A tensão entre a Rússia e a Ucrânia impôs-se na agenda há nove anos, quando a Rússia invadiu a região ucraniana da Crimeia. Nesta península, concretamente em Sevastopol, estava sedeada a frota Russa do Mar Negro, ao abrigo do Tratado de Paz e Amizade celebrado entre a Federação Russa e a Ucrânia. Contudo, com a destituição do presidente pró-russo Viktor Yanukovich, em 2014, a Rússia invadiu à força o território, com o apoio de separatistas pró-russos, forçou um referendo - considerado ilegal pelas Nações Unidas - e procedeu à respetiva anexação, proclamando a Crimeia como parte integrante da nação russa. O então G8, que reunia o clube das economias avançadas - Alemanha, Canadá, EUA, França, Itália, Japão, Reino Unido e Rússia -, tomou a decisão de expulsar a Rússia, pelo que o grupo passou a designar-se G7.

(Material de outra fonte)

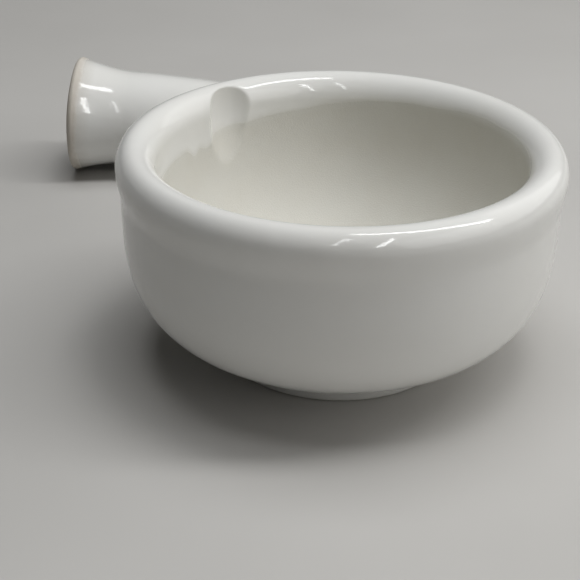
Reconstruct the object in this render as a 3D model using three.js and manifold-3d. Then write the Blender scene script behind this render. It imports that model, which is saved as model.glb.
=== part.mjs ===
// Mortar and pestle: two loose pieces of glazed porcelain, in millimetres, +Z up.
//
// The mortar stands on its foot ring. The pestle lies on the same table behind it, tipped a little, so
// that the edge of its grinding head and the swell near its handle end both touch the table. The origin
// is on the table, under the middle of the space that the two pieces take up together.

import * as THREE from 'three';
import { mergeVertices } from 'three/addons/utils/BufferGeometryUtils.js';
import Module from 'manifold-3d';

// Mortar: driving dimensions.
const MORTAR_HEIGHT = 66.4;
const LIP_RADIUS = 65; // outside of the lip
const CREST_RADIUS = 60; // top of the lip
const LIP_OUTER_DROP = 6.3; // height of the lip's round outside the crest
const LIP_INNER_DROP = 7.5; // and inside it
const BELLY_RADIUS = 63.8; // outer wall where it stands upright, below the lip
const BELLY_HEIGHT = 51; // height of that upright stretch
const BELLY_FLOOR = 4.8; // height at which the belly's curve would reach the axis
const BELLY_SQUARENESS = 3.45; // exponent of the belly's superellipse
const HOLLOW_RADIUS = 53.6; // inner wall where it stands upright, below the lip
const HOLLOW_FLOOR = 13.5; // lowest point inside the bowl
const HOLLOW_SQUARENESS = 2.4;
const FOOT_RADIUS = 36;
const FOOT_RING_WIDTH = 5.5; // flat width that stands on the table
const FOOT_CHAMFER = 0.6;
const FOOT_FILLET = 1.5; // between the foot's side and the belly
const FOOT_RECESS = 3; // depth of the hollow under the foot
const RECESS_SLOPE = 1.2; // how far the recess's side leans inwards

// Pouring groove: the print of a thick wheel with a rounded rim on the inside of the lip and the wall.
const GROOVE_WHEEL_RADIUS = 34.2;
const GROOVE_RIM_RADIUS = 8.5; // half the wheel's thickness
const GROOVE_WHEEL_OFFSET = 23.7; // from the mortar's axis to the wheel's centre
const GROOVE_WHEEL_HEIGHT = 62.5;
const GROOVE_BEARING = THREE.MathUtils.degToRad(129.3); // seen from the mortar's axis
const GROOVE_SLANT = THREE.MathUtils.degToRad(6); // sideways lean of its upper end, towards +X

// Pestle: driving dimensions. Distances run along its axis from the edge of the grinding head.
const PESTLE_LENGTH = 155; // to the tip of the handle
const HEAD_RADIUS = 22;
const HEAD_DOME = 4.2; // how far the grinding face bulges beyond the edge
const HEAD_EDGE_ROUND = 1.6;
const FLARE_LENGTH = 20; // over which the head narrows to the handle
const FLARE_POWER = 1.6; // 1 is a plain cone, more is more like a trumpet
const NECK_RADIUS = 18; // handle radius where the flare ends
const WAIST_RADIUS = 13; // thinnest part of the handle
const WAIST_AT = 126;
const SWELL_RADIUS = 13.6; // slight swell before the rounded tip
const SWELL_AT = 143;
const TIP_SQUARENESS = 2.3;

// Where the pestle lies: from the mortar's axis to the centre of the head's edge.
const PESTLE_OFFSET_X = -97.9;
const PESTLE_OFFSET_Y = 137.8;
const PESTLE_TURN = THREE.MathUtils.degToRad(-2.4); // turns the handle's tip towards the mortar

const MORTAR_SEGMENTS = 64;
const PESTLE_SEGMENTS = 40;
const GROOVE_SEGMENTS = 100;

const wasm = await Module();
wasm.setup();

// Points on part of an ellipse in the (radius, height) plane. Angles in degrees, 0 pointing outwards.
function ellipseArc(centre, across, up, fromDegrees, toDegrees, steps) {
  const points = [];
  for (let i = 0; i <= steps; i += 1) {
    const angle = THREE.MathUtils.degToRad(fromDegrees + ((toDegrees - fromDegrees) * i) / steps);
    const offset = new THREE.Vector2(across * Math.cos(angle), up * Math.sin(angle));
    points.push(offset.add(centre));
  }
  return points;
}

function arc(centreRadius, centreHeight, radius, fromDegrees, toDegrees, steps) {
  const centre = new THREE.Vector2(centreRadius, centreHeight);
  return ellipseArc(centre, radius, radius, fromDegrees, toDegrees, steps);
}

// A bowl curve is a quarter of a superellipse: upright and `width` from the axis at height `top`, and
// level where it reaches the axis, `depth` lower. `squareness` is its exponent, and 2 gives an ellipse.
function bowlCurve({ top, width, depth, squareness }, fromRadius, toRadius, steps) {
  const power = 2 / squareness;
  const start = Math.acos((fromRadius / width) ** (1 / power));
  const end = Math.acos((toRadius / width) ** (1 / power));
  const points = [];
  for (let i = 0; i <= steps; i += 1) {
    const angle = start + ((end - start) * i) / steps;
    const drop = depth * Math.sin(angle) ** power;
    points.push(new THREE.Vector2(width * Math.cos(angle) ** power, top - drop));
  }
  return points;
}

function bowlHeightAt({ top, width, depth, squareness }, radius) {
  return top - depth * (1 - (radius / width) ** squareness) ** (1 / squareness);
}

// A smooth change of radius that leaves the outline upright at both ends.
function blendCurve(fromRadius, fromHeight, toRadius, toHeight, steps) {
  const reach = (toHeight - fromHeight) / 3;
  const curve = new THREE.CubicBezierCurve(
    new THREE.Vector2(fromRadius, fromHeight),
    new THREE.Vector2(fromRadius, fromHeight + reach),
    new THREE.Vector2(toRadius, toHeight - reach),
    new THREE.Vector2(toRadius, toHeight),
  );
  return curve.getPoints(steps);
}

// Revolves an outline that starts and ends on the axis, and stands the axis along +Z.
function revolve(points, segments) {
  const geometry = new THREE.LatheGeometry(points, segments);
  geometry.rotateX(Math.PI / 2);
  return geometry;
}

function toSolid(geometry) {
  const bare = geometry.clone();
  bare.deleteAttribute('normal');
  bare.deleteAttribute('uv');
  const merged = mergeVertices(bare, 1e-4);
  const mesh = new wasm.Mesh({
    numProp: 3,
    vertProperties: new Float32Array(merged.attributes.position.array),
    triVerts: new Uint32Array(merged.index.array),
  });
  return new wasm.Manifold(mesh);
}

function toGeometry(solid) {
  const mesh = solid.getMesh();
  const geometry = new THREE.BufferGeometry();
  geometry.setAttribute('position', new THREE.BufferAttribute(mesh.vertProperties, 3));
  geometry.setIndex(new THREE.BufferAttribute(mesh.triVerts, 1));
  geometry.computeVertexNormals();
  return geometry;
}

const belly = {
  top: BELLY_HEIGHT,
  width: BELLY_RADIUS,
  depth: BELLY_HEIGHT - BELLY_FLOOR,
  squareness: BELLY_SQUARENESS,
};

const hollow = {
  top: MORTAR_HEIGHT - LIP_INNER_DROP,
  width: HOLLOW_RADIUS,
  depth: MORTAR_HEIGHT - LIP_INNER_DROP - HOLLOW_FLOOR,
  squareness: HOLLOW_SQUARENESS,
};

// Recess, flat bearing ring, chamfer, upright side, and the fillet that runs into the belly.
function footOutline() {
  const bearingOuter = FOOT_RADIUS - FOOT_CHAMFER;
  const bearingInner = bearingOuter - FOOT_RING_WIDTH;
  const bellyRadius = FOOT_RADIUS + FOOT_FILLET;
  const filletCentreHeight = bowlHeightAt(belly, bellyRadius) - FOOT_FILLET;
  return [
    new THREE.Vector2(0, FOOT_RECESS),
    new THREE.Vector2(bearingInner - RECESS_SLOPE, FOOT_RECESS),
    new THREE.Vector2(bearingInner, 0),
    new THREE.Vector2(bearingOuter, 0),
    new THREE.Vector2(FOOT_RADIUS, FOOT_CHAMFER),
    ...arc(bellyRadius, filletCentreHeight, FOOT_FILLET, 180, 90, 3).slice(0, -1),
  ];
}

// From the axis under the foot, out and up the outside, over the lip and down the hollow to the axis.
function mortarOutline() {
  const outer = new THREE.Vector2(CREST_RADIUS, MORTAR_HEIGHT - LIP_OUTER_DROP);
  const inner = new THREE.Vector2(CREST_RADIUS, hollow.top);
  return [
    ...footOutline(),
    ...bowlCurve(belly, FOOT_RADIUS + FOOT_FILLET, BELLY_RADIUS, 12),
    ...blendCurve(BELLY_RADIUS, BELLY_HEIGHT, LIP_RADIUS, outer.y, 4).slice(1, -1),
    ...ellipseArc(outer, LIP_RADIUS - CREST_RADIUS, LIP_OUTER_DROP, 0, 90, 6),
    ...ellipseArc(inner, CREST_RADIUS - HOLLOW_RADIUS, LIP_INNER_DROP, 90, 180, 7).slice(1, -1),
    ...bowlCurve(hollow, hollow.width, 0, 14).slice(0, -1),
    new THREE.Vector2(0, HOLLOW_FLOOR),
  ];
}

// The wheel that shapes the groove. It stands on its rim, its axis level and across the groove.
function grooveWheel() {
  const rimCentre = GROOVE_WHEEL_RADIUS - GROOVE_RIM_RADIUS;
  const wheel = revolve(
    [
      new THREE.Vector2(0, -GROOVE_RIM_RADIUS),
      ...arc(rimCentre, 0, GROOVE_RIM_RADIUS, -90, 90, 18),
      new THREE.Vector2(0, GROOVE_RIM_RADIUS),
    ],
    GROOVE_SEGMENTS,
  );
  wheel.rotateX(Math.PI / 2 + GROOVE_SLANT);
  wheel.translate(GROOVE_WHEEL_OFFSET, 0, GROOVE_WHEEL_HEIGHT);
  wheel.rotateZ(GROOVE_BEARING);
  return wheel;
}

function makeMortar() {
  const bowl = toSolid(revolve(mortarOutline(), MORTAR_SEGMENTS));
  const geometry = toGeometry(bowl.subtract(toSolid(grooveWheel())));
  const glaze = new THREE.MeshStandardMaterial({ color: 0xe4e3dd, roughness: 0.12, metalness: 0 });
  const mortar = new THREE.Mesh(geometry, glaze);
  mortar.name = 'mortar';
  return mortar;
}

// The rounded tip, the swell and the tapered handle, up to where the flare begins. The pestle stands on
// its tip with the edge of the head at height 0.
function handleOutline() {
  const tip = {
    top: -SWELL_AT,
    width: SWELL_RADIUS,
    depth: PESTLE_LENGTH - SWELL_AT,
    squareness: TIP_SQUARENESS,
  };
  return [
    new THREE.Vector2(0, -PESTLE_LENGTH),
    ...bowlCurve(tip, 0, SWELL_RADIUS, 6).slice(1),
    ...blendCurve(SWELL_RADIUS, -SWELL_AT, WAIST_RADIUS, -WAIST_AT, 3).slice(1, -1),
    ...blendCurve(WAIST_RADIUS, -WAIST_AT, NECK_RADIUS, -FLARE_LENGTH, 8).slice(0, -1),
  ];
}

// The trumpet flare, the rounded edge, and the dome of the grinding face, which leaves the edge smoothly.
function headOutline() {
  const flare = [];
  const flareSteps = 6;
  for (let i = 0; i < flareSteps; i += 1) {
    const along = i / flareSteps;
    const radius = NECK_RADIUS + (HEAD_RADIUS - NECK_RADIUS) * along ** FLARE_POWER;
    flare.push(new THREE.Vector2(radius, FLARE_LENGTH * (along - 1)));
  }
  const edge = HEAD_RADIUS - HEAD_EDGE_ROUND;
  const domeRise = HEAD_DOME - HEAD_EDGE_ROUND;
  const domeRadius = (edge ** 2 + HEAD_DOME ** 2 - HEAD_EDGE_ROUND ** 2) / (2 * domeRise);
  const domeCentre = HEAD_DOME - domeRadius;
  const joinDegrees = THREE.MathUtils.radToDeg(Math.atan2(-domeCentre, edge));
  return [
    ...flare,
    ...arc(edge, 0, HEAD_EDGE_ROUND, 0, joinDegrees, 4),
    ...arc(0, domeCentre, domeRadius, joinDegrees, 90, 6).slice(1, -1),
    new THREE.Vector2(0, HEAD_DOME),
  ];
}

function makePestle() {
  const geometry = revolve([...handleOutline(), ...headOutline()], PESTLE_SEGMENTS);
  const glaze = new THREE.MeshStandardMaterial({ color: 0xe2e1da, roughness: 0.14, metalness: 0 });
  const pestle = new THREE.Mesh(geometry, glaze);
  pestle.name = 'pestle';
  return pestle;
}

// Lays the pestle down with its head towards -X, touching the table at the head's edge and at the swell.
function layDown(pestle) {
  const tip = Math.atan2(HEAD_RADIUS - SWELL_RADIUS, SWELL_AT);
  pestle.rotation.set(0, tip - Math.PI / 2, PESTLE_TURN, 'ZYX');
  pestle.position.set(PESTLE_OFFSET_X, PESTLE_OFFSET_Y, 0);
  pestle.position.z = -new THREE.Box3().setFromObject(pestle, true).min.z;
}

const set = new THREE.Group();
const pestle = makePestle();
layDown(pestle);
set.add(makeMortar(), pestle);

const middle = new THREE.Box3().setFromObject(set, true).getCenter(new THREE.Vector3());
set.position.set(-middle.x, -middle.y, 0);

export default set;
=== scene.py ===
"""Mortar and pestle: two loose pieces of glazed porcelain on a pale table.

The glaze covers the outside and the rounded lip and ends in a wavy edge a little way down the inside.
Below that edge the porcelain is bare and matt, as it is on the foot ring and on the pestle's grinding
face. Both pieces are revolved from outlines in millimetres, and the mortar's pouring groove is pressed
into the inside of the lip and the wall below it.
"""

import math

import bpy
import numpy as np
from mathutils import Matrix, Vector


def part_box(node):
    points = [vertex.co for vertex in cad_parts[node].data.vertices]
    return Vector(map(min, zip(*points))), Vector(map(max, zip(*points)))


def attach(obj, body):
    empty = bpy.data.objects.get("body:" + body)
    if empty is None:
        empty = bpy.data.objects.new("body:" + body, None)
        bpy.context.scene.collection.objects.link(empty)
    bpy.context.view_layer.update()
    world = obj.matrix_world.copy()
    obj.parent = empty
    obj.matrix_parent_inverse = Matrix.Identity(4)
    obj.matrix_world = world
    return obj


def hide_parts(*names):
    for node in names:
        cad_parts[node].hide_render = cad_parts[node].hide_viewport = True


MM = 0.001

# Mortar outline.
MORTAR_HEIGHT = 66.4
LIP_RADIUS = 65.0
CREST_RADIUS = 60.0  # where the lip is highest
LIP_OUTER_DROP = 6.3  # from the crest down to the lip's widest place
LIP_INNER_DROP = 7.5  # from the crest down to the top of the hollow
BELLY_RADIUS = 63.8
BELLY_HEIGHT = 51.0
BELLY_FLOOR = 4.8  # where the belly's curve would meet the axis
BELLY_SQUARENESS = 3.45
HOLLOW_RADIUS = 53.6
HOLLOW_FLOOR = 13.5
HOLLOW_SQUARENESS = 2.4
FOOT_RADIUS = 36.0
FOOT_RING_WIDTH = 5.5  # flat width that stands on the table
FOOT_CHAMFER = 0.6
FOOT_FILLET = 1.5  # between the foot's side and the belly
FOOT_RECESS = 3.0  # depth of the hollow under the foot
RECESS_SLOPE = 1.2  # how far the recess's side leans inwards
RECESS_ROUNDING = 1.2  # the four corners from the recess to the foot's side, in that order
RING_INNER_ROUNDING = 0.7
RING_OUTER_ROUNDING = 0.5
CHAMFER_ROUNDING = 0.4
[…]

Este apontamento histórico importa para se perceber que o G7 está vinculado a uma tomada de posição de há nove anos. A invasão da Ucrânia pela Rússia no ano passado, que deu origem à guerra em curso, seguiu em parte um guião similar. A encenação do referendo seguido de anexação voltou a repetir-se, desta vez em Donetsk e Lugansk, na região ucraniana do Donbass, resultando na imediata condenação e declaração de ilegalidade por parte das Nações Unidas.

A diferença é que, desta vez, a Ucrânia resistiu e a tentativa de tomar Kiev por parte dos russos foi um fracasso rotundo. A cara dessa resistência é o presidente Volodymyr Zelensky, que foi justamente convidado para a cimeira do G7 deste fim de semana. O primeiro comunicado oficial da reunião veio já reafirmar o apoio inequívoco destes países à Ucrânia, o que de certa forma representa o posicionamento do mundo ocidental. À margem da cimeira, constatam-se dois movimentos que não são irrelevantes. Por um lado, outros países convidados, aparentemente liderados pelo Brasil, procuram moderar o isolamento da Rússia, sem contudo deixar de condenar a invasão. Estarão preocupados com o futuro das suas relações comerciais e com a nova ordem que poderá emergir do pós-guerra. Por outro lado, o presidente norte-americano Joe Biden já fez saber que deixaria cair as suas reticências sobre o fornecimento de caças F-16 à Ucrânia, naquilo que poderá ser um golpe duro sobre o controlo do espaço aéreo por parte dos Russos.

A segunda nuvem negra é o papel da China na economia e na geopolítica internacional. O posicionamento do colosso asiático relativamente à guerra tem suscitado muitas dúvidas, percebendo-se o seu desconforto em criar condições para que a posição americana e europeia vença em toda a linha. Mas estará em cima da mesa também o tema do controlo de práticas de "coação económica" que a China poderá estar a usar, tirando partido da preponderância que ostenta nas trocas comerciais com parceiros internacionais, como é o caso da própria Alemanha. Os países do G7 dividem-se sobre a existência de controlos à expansão do domínio económico chinês.

Não restam dúvidas de que, sem estarem presentes, a Rússia e a China são os elefantes na casa de loiças do G7.